So the past few weeks have been some of the toughest I’ve faced since starting uni. My daily routine is getting up at 6:15am and getting home at midnight every night. I have a production of Grease to put on, exams and deadlines around every corner and Alex is on placement all day everyday so I don’t get to see him much either. How do I do it? This is a question I am asked daily – “how do you do it all”, “how do you fit everything you do into one day” etc, etc. The answer is I have absolutely no idea! I’m a firm believer in making the most of every minute I’m at university but lately things have gotten a little too much even for me. However, the one thing I can always rely on to pick me up and dust me off is my amazing group of uni friends.
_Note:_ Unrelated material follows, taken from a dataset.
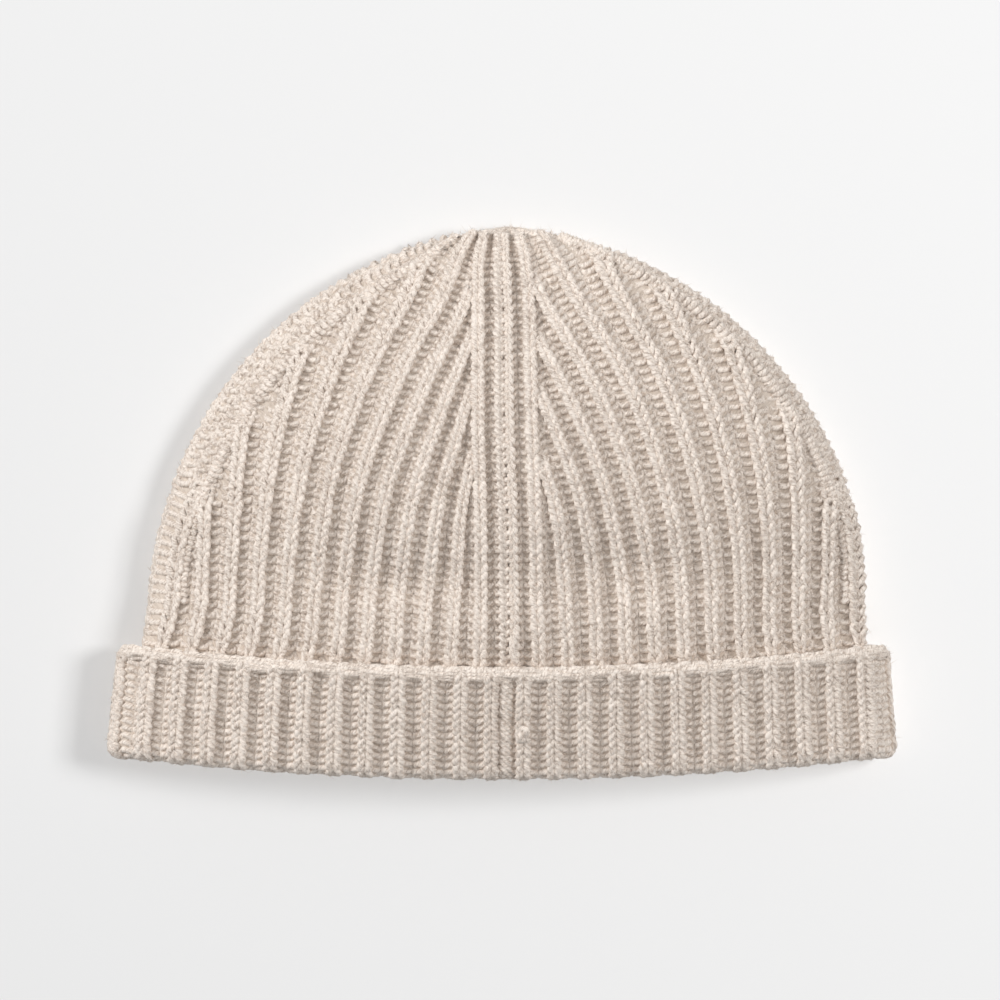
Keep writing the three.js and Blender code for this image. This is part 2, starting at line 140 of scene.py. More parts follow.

There are honestly not enough good adjectives in the world to describe them. Now I know everyone does the whole ‘you meet you real friends at uni’ spiel and before I came I didn’t really believe it but it honestly couldn’t be more true. Don’t get me wrong I have some good friends at home but how I feel about my uni lot in comparison doesn’t really come close.
I think it’s because you deal with real grown up issues at university. For the first time (usually) in your life you have real money worries, you have bills to pay, you live alone, you have started proper adulthood and that’s a lot to deal with on your own. I know I always have my family who are the greatest and always there for me when I need them and Alex who has literally dragged me through this year at times when I’ve hit rock bottom but having a strong support network of friends at university really makes all the difference.
This lot have become my new little family. I always have someone to vent to, cry on, get drunk with, get messy fries or revise with or sit in the SU contemplating life choices for 6 hours with. I honestly don’t know how people survive uni without people like this in their life. It’s also different to friendships you make before uni as you go through the same things. You all understand what it’s like to be stressed over having 7 exams in one week or that you have 12 hours of rehearsals on Saturday and again on Sunday.
Another big reason I think uni friends are the ones are because they don’t judge you (or at least mine don’t). I always felt at school that no matter how close you think you are with someone there’s always some level of judgement or bitchiness because of the nature of secondary school. At uni I’ve never felt more comfortable in my own skin. I’ve never been comfortable with my weight or my appearance or my habits but I am when I’m at uni. I can do me. Your friends support you and encourage you. Like you wanna get drunk at 1pm you go for it, you wanna wear a sexy outfit you go for it, you need to change course you go for it. You do you are that’s okay with us kinda thing, we’ll support you.
I have two more weeks left of exams and then I’m free to focus on our musical and making the most of my time left with this beautiful bunch.
I hope you all have uni friends as good as mine.